* EXERCISE TASK
Going from the top of the data below, give again each line through the one containing "# The origin", both ends kept.

* AVAILABLE DATA

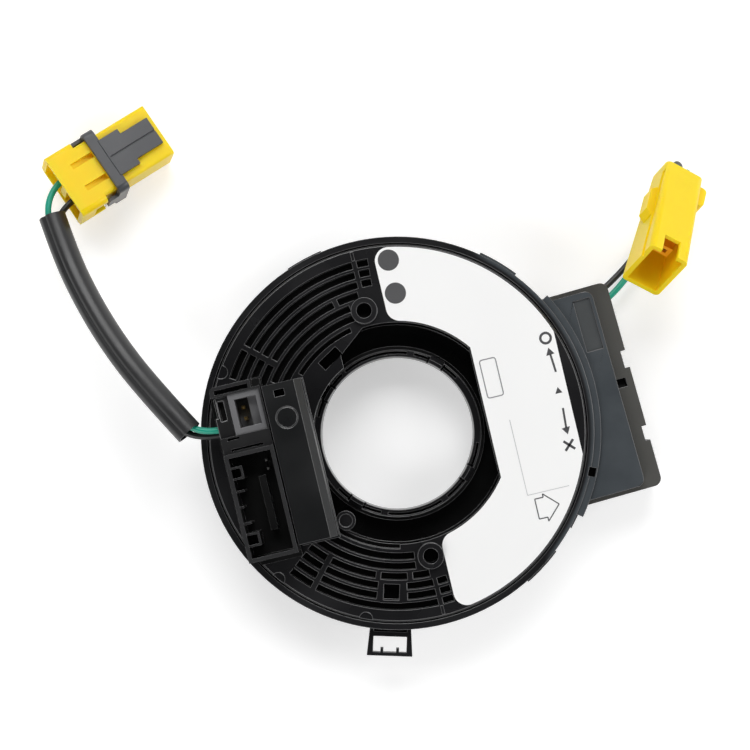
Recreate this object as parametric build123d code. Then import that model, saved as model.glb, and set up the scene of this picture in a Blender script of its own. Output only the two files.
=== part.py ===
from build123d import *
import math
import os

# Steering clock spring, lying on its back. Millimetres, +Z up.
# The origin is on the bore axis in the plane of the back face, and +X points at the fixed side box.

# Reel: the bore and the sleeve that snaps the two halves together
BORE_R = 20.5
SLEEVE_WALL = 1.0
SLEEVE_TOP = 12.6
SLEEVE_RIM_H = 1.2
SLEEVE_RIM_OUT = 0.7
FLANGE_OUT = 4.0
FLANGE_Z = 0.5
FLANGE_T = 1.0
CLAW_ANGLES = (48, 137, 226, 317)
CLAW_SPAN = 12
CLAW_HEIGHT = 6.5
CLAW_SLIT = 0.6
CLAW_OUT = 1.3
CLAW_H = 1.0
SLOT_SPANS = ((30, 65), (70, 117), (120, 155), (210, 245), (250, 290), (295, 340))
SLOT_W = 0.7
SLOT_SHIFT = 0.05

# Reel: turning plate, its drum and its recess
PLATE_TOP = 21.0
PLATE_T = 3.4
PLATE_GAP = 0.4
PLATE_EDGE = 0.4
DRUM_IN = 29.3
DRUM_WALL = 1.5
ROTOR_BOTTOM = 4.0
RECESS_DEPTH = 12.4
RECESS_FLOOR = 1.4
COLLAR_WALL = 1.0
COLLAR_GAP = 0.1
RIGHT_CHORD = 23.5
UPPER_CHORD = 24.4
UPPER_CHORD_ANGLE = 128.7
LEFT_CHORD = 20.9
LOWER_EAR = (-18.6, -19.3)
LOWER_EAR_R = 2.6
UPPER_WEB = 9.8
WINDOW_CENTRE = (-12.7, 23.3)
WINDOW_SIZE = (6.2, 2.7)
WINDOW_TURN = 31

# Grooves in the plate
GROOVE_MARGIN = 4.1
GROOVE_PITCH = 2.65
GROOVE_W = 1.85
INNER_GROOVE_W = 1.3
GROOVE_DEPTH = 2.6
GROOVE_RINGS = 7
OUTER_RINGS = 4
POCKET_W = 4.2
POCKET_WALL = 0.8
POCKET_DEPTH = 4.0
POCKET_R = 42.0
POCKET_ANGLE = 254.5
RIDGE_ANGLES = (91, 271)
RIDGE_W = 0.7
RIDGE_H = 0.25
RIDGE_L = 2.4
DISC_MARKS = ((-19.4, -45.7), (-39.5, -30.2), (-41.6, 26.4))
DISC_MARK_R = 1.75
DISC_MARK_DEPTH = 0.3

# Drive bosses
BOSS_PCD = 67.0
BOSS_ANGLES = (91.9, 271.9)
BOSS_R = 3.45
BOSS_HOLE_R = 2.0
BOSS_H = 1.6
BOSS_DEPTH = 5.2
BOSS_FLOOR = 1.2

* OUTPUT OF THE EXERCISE
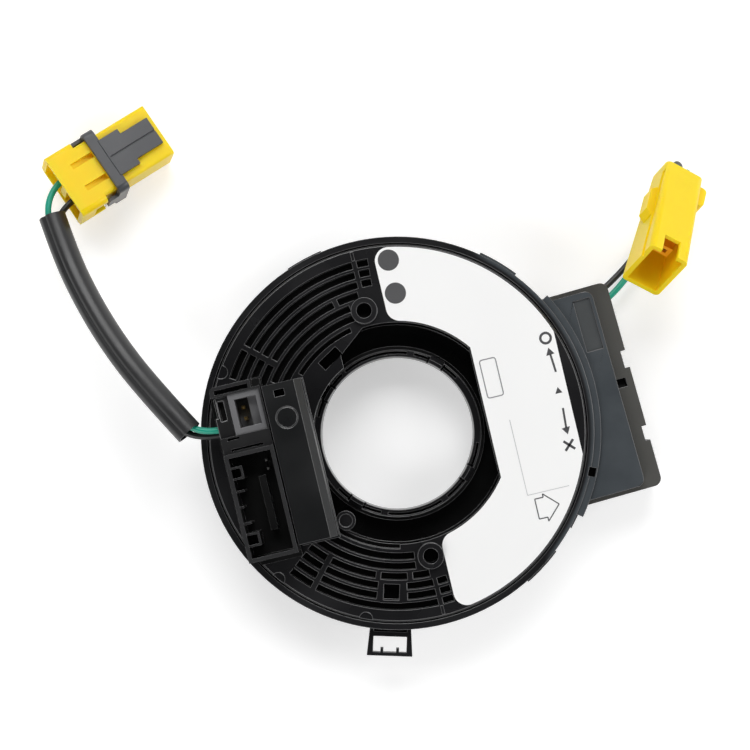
Recreate this object as parametric build123d code. Then import that model, saved as model.glb, and set up the scene of this picture in a Blender script of its own. Output only the two files.
=== part.py ===
from build123d import *
import math
import os

# Steering clock spring, lying on its back. Millimetres, +Z up.
# The origin is on the bore axis in the plane of the back face, and +X points at the fixed side box.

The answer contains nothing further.